# Mi TV 4 in India



## Zangetsu (Feb 22, 2018)

*i01.appmifile.com/webfile/globalimg/7/851ADE6B-4015-4290-B8FE-EBFB99AEEB86.png 
This is gonna be a game changer in 4K LED TV market. 
40K price for the world's thinnest TV is mind boggling and so is the design and aesthetics 

Mi India

So, how many of wanna buy it


----------



## meetdilip (Feb 22, 2018)

Anybody got one today ?


----------



## Vyom (Feb 22, 2018)

I want to buy it for sure. Was drooling over the TV a while back on Mi site.

Sent from my LG-H870DS using Tapatalk


----------



## meetdilip (Feb 22, 2018)

Next sale is on 27 th


----------



## Zangetsu (Feb 23, 2018)

Guys, do post reviews once u buy it


----------



## Zangetsu (Feb 27, 2018)

Any luck on today's Sale ?


----------



## Zangetsu (Mar 1, 2018)

Now, MiTV 4 is popping up for sale in eBay.in website for around 47~55k
And seller is writing if agree to pay then only order


----------



## SaiyanGoku (Mar 1, 2018)

Zangetsu said:


> Now, MiTV 4 is popping up for sale in eBay.in website for around 47~55k
> And seller is writing if agree to pay then only order


Nobody should pay extra money to a 3rd party seller. There are other TVs as well as future sales.

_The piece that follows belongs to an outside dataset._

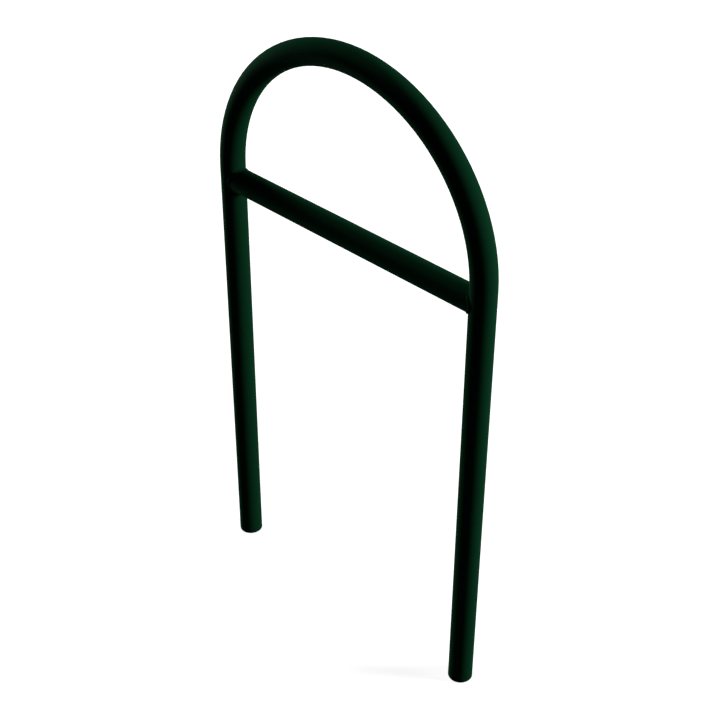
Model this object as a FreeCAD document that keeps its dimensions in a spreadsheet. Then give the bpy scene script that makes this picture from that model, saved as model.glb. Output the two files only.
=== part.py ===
"""Hoop bike rack: one bent steel tube, a coped crossbar and two saddle welds.

Sizes are millimetres. The hoop stands in the XZ plane with +Z up. The legs stand on
the X axis, and the origin lies midway between them, level with their cut ends.
"""
import FreeCAD
import Part
import Sketcher
import math
import os

DOCUMENT = "hoop_bike_rack"
SHEET = "sizes"

# Driving dimensions: alias, value, what it is.
SIZES = (
    ("tube_diameter", 48.3, "outer diameter of the tube that hoop and crossbar are cut from"),
    ("tube_wall", 2.9, "wall of that tube"),
    ("leg_spacing", 620.0, "axis of one leg to axis of the other, twice the bend radius"),
    ("leg_length", 900.0, "straight leg, from its cut end to the start of the bend"),
    ("bar_drop", 24.4, "start of the bend down to the crossbar's axis"),
    ("end_deburr", 0.5, "chamfer that takes the burr off the legs' cut ends"),
    ("vent_diameter", 12.0, "hole from each leg into the crossbar, for the zinc bath"),
    ("root_gap", 0.2, "gap left between the coped end and the leg before welding"),
    ("ear_trim", 11.8, "leg's axis back to where the cope's feather edges are cut off"),
    ("bead_radius", 2.8, "rounding of the weld bead's face"),
    ("bead_rise", 0.5, "the rounding's centre above the leg's surface"),
    ("bead_sink_crotch", 1.0, "the rounding's centre below the bar's surface, over and under it"),
    ("bead_sink_flank", 2.0, "the rounding's centre below the bar's surface, at its flanks"),
)

# Heights and widths that several pieces share, worked out from the driving dimensions.
BAR_HEIGHT = f"({SHEET}.leg_length - {SHEET}.bar_drop)"
BAR_LENGTH = f"({SHEET}.leg_spacing - 2 * {SHEET}.ear_trim)"

SIDES = (("left", -1), ("right", 1))

# The bead's course round the saddle and its rounding are drawn in this many flats.
BEAD_STEPS = 36
BEAD_FLATS = 16

# Each tube takes at least a tenth of the bead's ring away, unless its cut has failed.
CUT_LEAVES_AT_MOST = 0.9

X_AXIS = FreeCAD.Vector(1, 0, 0)
Z_AXIS = FreeCAD.Vector(0, 0, 1)


def make_sheet(document):
    """The spreadsheet that drives the model."""
    sheet = document.addObject("Spreadsheet::Sheet", SHEET)
    for row, (alias, value, note) in enumerate(SIZES, start=1):
        sheet.set(f"A{row}", alias)
        sheet.set(f"B{row}", str(value))
        sheet.set(f"C{row}", note)
        sheet.setAlias(f"B{row}", alias)
    document.recompute()
    return sheet


def length(thing, expression):
    """Millimetres that an expression of the sheet's aliases comes to."""
    value = thing.evalExpression(expression)
    return float(getattr(value, "Value", value))


def add_body(document, name):
    """A named sub-part; its label names its file."""
    body = document.addObject("PartDesign::Body", name)
    body.Label = name
    return body


def add_sketch(body, name, role):
    """A sketch on one of the body's own origin planes."""
    sketch = body.newObject("Sketcher::SketchObject", name)
    plane = next(item for item in body.Origin.OriginFeatures if item.Role == role)
    sketch.AttachmentSupport = [(plane, "")]
    sketch.MapMode = "FlatFace"
    return sketch


def drive(sketch, name, expression, kind, *geometry):
    """Adds a named dimension to a sketch and ties it to the sheet."""
    value = length(sketch, expression)
    index = sketch.addConstraint(Sketcher.Constraint(kind, *geometry, value))
    sketch.renameConstraint(index, name)
    sketch.setExpression(f"Constraints.{name}", expression)


def add_circle(sketch, name, diameter, across=None, up=None):
    """A driven circle, centred on the sketch's origin or off it along one axis or both."""
    centre_x = length(sketch, across) if across else 0
    centre_y = length(sketch, up) if up else 0
    centre = FreeCAD.Vector(centre_x, centre_y, 0)
    circle = Part.Circle(centre, Z_AXIS, length(sketch, diameter) / 2)
    index = sketch.addGeometry(circle)
    if across:
        place(sketch, f"{name}_across", across, "DistanceX", index)
    else:
        sketch.addConstraint(Sketcher.Constraint("PointOnObject", index, 3, -2))
    if up:
        place(sketch, f"{name}_up", up, "DistanceY", index)
    else:
        sketch.addConstraint(Sketcher.Constraint("PointOnObject", index, 3, -1))
    drive(sketch, f"{name}_diameter", diameter, "Diameter", index)


def place(sketch, name, expression, kind, index):
    """Sets a circle's centre at a driven distance from the sketch's origin."""
    drive(sketch, name, expression, kind, -1, 1, index, 3)


def draw_hoop_path(sketch):
    """The tube's axis: up one leg, over the half circle and down the other leg."""
    half = length(sketch, f"{SHEET}.leg_spacing / 2")
    rise = length(sketch, f"{SHEET}.leg_length")
    left_foot = FreeCAD.Vector(-half, 0, 0)
    left_bend = FreeCAD.Vector(-half, rise, 0)
    right_bend = FreeCAD.Vector(half, rise, 0)
    right_foot = FreeCAD.Vector(half, 0, 0)
    bend = Part.Circle(FreeCAD.Vector(0, rise, 0), Z_AXIS, half)
    left = sketch.addGeometry(Part.LineSegment(left_foot, left_bend))
    arch = sketch.addGeometry(Part.ArcOfCircle(bend, 0, math.pi))
    right = sketch.addGeometry(Part.LineSegment(right_bend, right_foot))
    for rule in (
        ("Tangent", left, 2, arch, 2),
        ("Tangent", right, 1, arch, 1),
        ("Vertical", left),
        ("Vertical", right),
        ("Symmetric", left, 1, right, 2, -2),
        ("PointOnObject", left, 1, -1),
    ):
        sketch.addConstraint(Sketcher.Constraint(*rule))
    drive(sketch, "leg_spacing", f"{SHEET}.leg_spacing", "DistanceX", left, 1, right, 2)
    drive(sketch, "leg_length", f"{SHEET}.leg_length", "DistanceY", left, 1, left, 2)


def end_edges(shape):
    """Names of the round edges at the legs' cut ends."""
    return [
        f"Edge{number}"
        for number, edge in enumerate(shape.Edges, start=1)
        if abs(edge.BoundBox.ZMin) < 1e-6 and edge.BoundBox.ZLength < 1e-6
    ]


def make_hoop(document):
    """One tube bent into a half circle on two parallel legs."""
    body = add_body(document, "hoop")
    path = add_sketch(body, "hoop_path", "XZ_Plane")
    draw_hoop_path(path)
    section = add_sketch(body, "hoop_section", "XY_Plane")
    leg_axis = f"-{SHEET}.leg_spacing / 2"
    add_circle(section, "outside", f"{SHEET}.tube_diameter", across=leg_axis)
    add_circle(section, "bore", f"{SHEET}.tube_diameter - 2 * {SHEET}.tube_wall", across=leg_axis)
    document.recompute()

    tube = body.newObject("PartDesign::AdditivePipe", "bent_tube")
    tube.Profile = section
    tube.Spine = (path, ["Edge1", "Edge2", "Edge3"])
    document.recompute()

    # The pocket runs from leg axis to leg axis, so it opens only the two facing walls.
    vents = add_sketch(body, "vent_holes", "YZ_Plane")
    add_circle(vents, "vent", f"{SHEET}.vent_diameter", up=BAR_HEIGHT)
    pocket = body.newObject("PartDesign::Pocket", "vents")
    pocket.Profile = vents
    pocket.SideType = "Symmetric"
    pocket.Type = "Length"
    pocket.setExpression("Length", f"{SHEET}.leg_spacing")
    document.recompute()

    deburr = body.newObject("PartDesign::Chamfer", "deburred_ends")
    deburr.Base = (pocket, end_edges(pocket.Shape))
    deburr.setExpression("Size", f"{SHEET}.end_deburr")
    body.Tip = deburr
    document.recompute()
    return body


def make_crossbar(document):
    """A straight length of the same tube with a fish-mouth cut at each end."""
    body = add_body(document, "crossbar")
    body.setExpression("Placement.Base.z", BAR_HEIGHT)
    section = add_sketch(body, "crossbar_section", "YZ_Plane")
    add_circle(section, "outside", f"{SHEET}.tube_diameter")
    add_circle(section, "bore", f"{SHEET}.tube_diameter - 2 * {SHEET}.tube_wall")
    tube = body.newObject("PartDesign::Pad", "cut_tube")
    tube.Profile = section
    tube.SideType = "Symmetric"
    tube.setExpression("Length", BAR_LENGTH)
    document.recompute()

    mouths = add_sketch(body, "cope_circles", "XY_Plane")
    cope = f"{SHEET}.tube_diameter + 2 * {SHEET}.root_gap"
    add_circle(mouths, "left", cope, across=f"-{SHEET}.leg_spacing / 2")
    add_circle(mouths, "right", cope, across=f"{SHEET}.leg_spacing / 2")
    copes = body.newObject("PartDesign::Pocket", "coped_ends")
    copes.Profile = mouths
    copes.SideType = "Symmetric"
    copes.Type = "ThroughAll"
    body.Tip = copes
    document.recompute()
    return body


def make_bar_outside(document):
    """The crossbar without its bore, to shape the welds against."""
    bar = document.addObject("Part::Cylinder", "crossbar_outside")
    bar.setExpression("Radius", f"{SHEET}.tube_diameter / 2")
    bar.setExpression("Height", BAR_LENGTH)
    bar.Placement.Rotation = FreeCAD.Rotation(Z_AXIS, X_AXIS)
    bar.setExpression("Placement.Base.x", f"-{BAR_LENGTH} / 2")
    bar.setExpression("Placement.Base.z", BAR_HEIGHT)
    return bar


def make_leg_outside(document, name, side):
    """The stretch of a leg that a weld lies on, without its bore.

    It is straight, as the cope is. It is turned so that its seam is off the weld.
    """
    leg = document.addObject("Part::Cylinder", f"leg_outside_{name}")
    leg.setExpression("Radius", f"{SHEET}.tube_diameter / 2")
    leg.setExpression("Height", f"2 * {SHEET}.tube_diameter")
    leg.Placement.Rotation = FreeCAD.Rotation(Z_AXIS, 90)
    leg.setExpression("Placement.Base.x", f"{side} * {SHEET}.leg_spacing / 2")
    leg.setExpression("Placement.Base.z", f"{BAR_HEIGHT} - {SHEET}.tube_diameter")
    return leg


def bead_centre(sheet, side, angle):
    """Centre of the bead's rounding at an angle round the crossbar.

    It follows the saddle where the two tubes meet. Tubes of one diameter meet at a
    sharp corner on each flank, and there the centre lies further from the leg's axis,
    so that the bead runs over the trimmed ears in a smooth curve.
    """
    radius = length(sheet, f"{SHEET}.tube_diameter / 2")
    across = (radius - length(sheet, f"{SHEET}.bead_sink_flank")) * math.sin(angle)
    up = (radius - length(sheet, f"{SHEET}.bead_sink_crotch")) * math.cos(angle)
    back = math.sqrt((radius + length(sheet, f"{SHEET}.bead_rise")) ** 2 - across**2)
    joint = joint_centre(sheet, side)
    return joint + FreeCAD.Vector(-side * back, across, up)


def joint_centre(sheet, side):
    """Where the crossbar's axis meets a leg's."""
    leg_axis = length(sheet, f"{SHEET}.leg_spacing / 2")
    return FreeCAD.Vector(side * leg_axis, 0, length(sheet, BAR_HEIGHT))


def bead_outline(sheet, side, angle):
    """The bead's rounding as a closed polygon, square to the bead's course."""
    step = math.pi / 1000
    centre = bead_centre(sheet, side, angle)
    ahead = bead_centre(sheet, side, angle + step)
    behind = bead_centre(sheet, side, angle - step)
    course = (ahead - behind).normalize()
    inwards = joint_centre(sheet, side) - centre
    inwards = (inwards - course * inwards.dot(course)).normalize()
    spoke = inwards * length(sheet, f"{SHEET}.bead_radius")
    turn = 360 / BEAD_FLATS
    corners = [
        centre + FreeCAD.Rotation(course, turn * (index + 0.5)).multVec(spoke)
        for index in range(BEAD_FLATS)
    ]
    return Part.makePolygon(corners + corners[:1])


def make_weld(document, sheet, name, side, bar_outside):
    """One bead all round the saddle between crossbar and leg.

    Its outlines stand half a step off the bar's crown, where a tube's seam can lie,
    because a cut along a seam fails.
    """
    turn = 2 * math.pi / BEAD_STEPS
    outlines = [
        bead_outline(sheet, side, turn * (index + 0.5))
        for index in range(BEAD_STEPS)
    ]
    ring = document.addObject("Part::Feature", f"bead_ring_{name}")
    solid, ruled, closed = True, True, True
    ring.Shape = Part.makeLoft(outlines, solid, ruled, closed)
    leg_outside = make_leg_outside(document, name, side)
    on_leg = add_cut(document, f"bead_on_leg_{name}", ring, leg_outside)
    return add_cut(document, f"weld_{name}", on_leg, bar_outside)


def add_cut(document, name, base, tool):
    """One solid less another, and proof that the cut took something away."""
    cut = document.addObject("Part::Cut", name)
    cut.Label = name
    cut.Base = base
    cut.Tool = tool
    document.recompute()
    if cut.Shape.Volume > CUT_LEAVES_AT_MOST * base.Shape.Volume:
        raise RuntimeError(f"{tool.Name} did not cut {name}")
    return cut


def check(document, parts):
    """Stops the build on a failed object or on a sub-part that is not one valid solid."""
    for item in document.Objects:
        if {"Invalid", "Error"} & set(item.State):
            raise RuntimeError(f"{item.Name} did not recompute: {item.State}")
    for part in parts:
        shape = part.Shape
        if shape.isNull() or not shape.isValid() or len(shape.Solids) != 1:
            raise RuntimeError(f"{part.Label} is not one valid solid")


def export(parts):
    """Writes each sub-part to its own file and prints its size."""
    os.makedirs("parts", exist_ok=True)
    for part in parts:
        part.Shape.exportStep(f"parts/{part.Label}.step")
        box = part.Shape.optimalBoundingBox()
        extent = f"{box.XLength:.1f} x {box.YLength:.1f} x {box.ZLength:.1f} mm"
        print(f"{part.Label}: {extent}, {part.Shape.Volume / 1000:.1f} cm3")


def main():
    document = FreeCAD.newDocument(DOCUMENT)
    sheet = make_sheet(document)
    hoop = make_hoop(document)
    crossbar = make_crossbar(document)
    bar_outside = make_bar_outside(document)
    parts = [hoop, crossbar]
    for name, side in SIDES:
        parts.append(make_weld(document, sheet, name, side, bar_outside))
    check(document, parts)
    export(parts)


main()
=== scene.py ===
"""Looks of the hoop bike rack: dark green powder coat over bent tube and weld beads."""
import math

import bmesh
import bpy
from mathutils import Matrix, Quaternion, Vector, noise


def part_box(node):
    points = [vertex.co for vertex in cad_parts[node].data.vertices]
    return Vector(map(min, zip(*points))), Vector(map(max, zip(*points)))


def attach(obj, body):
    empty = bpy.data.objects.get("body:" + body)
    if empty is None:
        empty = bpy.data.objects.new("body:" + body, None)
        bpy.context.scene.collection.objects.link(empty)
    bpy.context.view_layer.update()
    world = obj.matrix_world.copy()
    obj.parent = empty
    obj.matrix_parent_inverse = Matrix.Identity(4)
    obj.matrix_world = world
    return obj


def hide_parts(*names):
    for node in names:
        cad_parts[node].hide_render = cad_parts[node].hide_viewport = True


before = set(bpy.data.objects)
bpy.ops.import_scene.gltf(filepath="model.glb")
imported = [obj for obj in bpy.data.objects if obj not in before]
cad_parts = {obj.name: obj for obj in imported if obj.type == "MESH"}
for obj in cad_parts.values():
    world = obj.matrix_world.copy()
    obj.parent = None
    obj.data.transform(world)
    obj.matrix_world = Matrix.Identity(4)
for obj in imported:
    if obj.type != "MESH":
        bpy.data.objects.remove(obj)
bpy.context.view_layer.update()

BODY = "root"
WHITE = (1.0, 1.0, 1.0, 1.0)

# Camera, fitted to the outline of the tubes in the photograph.
CAMERA_AT = Vector((1.5996, -1.5973, 2.2113))
CAMERA_YAW = math.radians(-44.559)
CAMERA_PITCH = math.radians(-35.339)
CAMERA_ROLL = math.radians(-0.282)
CAMERA_LENS = 74.13
SENSOR_WIDTH = 36.0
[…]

Sent from my ONEPLUS A3003 using Tapatalk


----------



## Dr.Lakshay (Mar 3, 2018)

I don't think it's worth it. Many users have commented that it barely has the video quality of a 4k tv.
Moreover I contacted xiaomi customer care for some more specs here's their reply below. - 

Dear Lakshay,

Greeting from Mi India Customer Support. I am Itisweta.
I understand your concern, I will help you with the required information.

1.Mi Tv 4 support HDCP 2.2 version.
2. The Brightness of Mi Tv 4 is 200nits.
3. Mi Tv supports CEC option.
4.Mi Tv 4 support DLNA.
5. Mi Tv does not upscale the SD content, instead it stretches to the screen.

I am sure that above information is helpful. If you have further questions, please don’t hesitate to contact us. We will be glad to assist.


200 nits brightness? That is very very low brightness and I'll rather stay away from it. 

Sent from my SM-G935F using Tapatalk


----------



## whitestar_999 (Mar 3, 2018)

^^Regarding point no.5,does it not have a 1:1 pixel display mode.e.g.Is there no way to play SD content with black bars surrounding it instead of stretching to fill the entire screen?


----------



## chits (Mar 5, 2018)

My review :


----------



## Zangetsu (Mar 13, 2018)

Anybody succeeded today ?


----------



## Dr.Lakshay (Mar 14, 2018)

whitestar_999 said:


> ^^Regarding point no.5,does it not have a 1:1 pixel display mode.e.g.Is there no way to play SD content with black bars surrounding it instead of stretching to fill the entire screen?


I'm not sure. But it must be there. Haven't had the opportunity to see the TV yet. No mi home outlet in my city! 

Sent from my SM-G935F using Tapatalk


----------



## shreeux (Apr 29, 2018)

Did anyone buy?
How is review overall?
Any Idea?


----------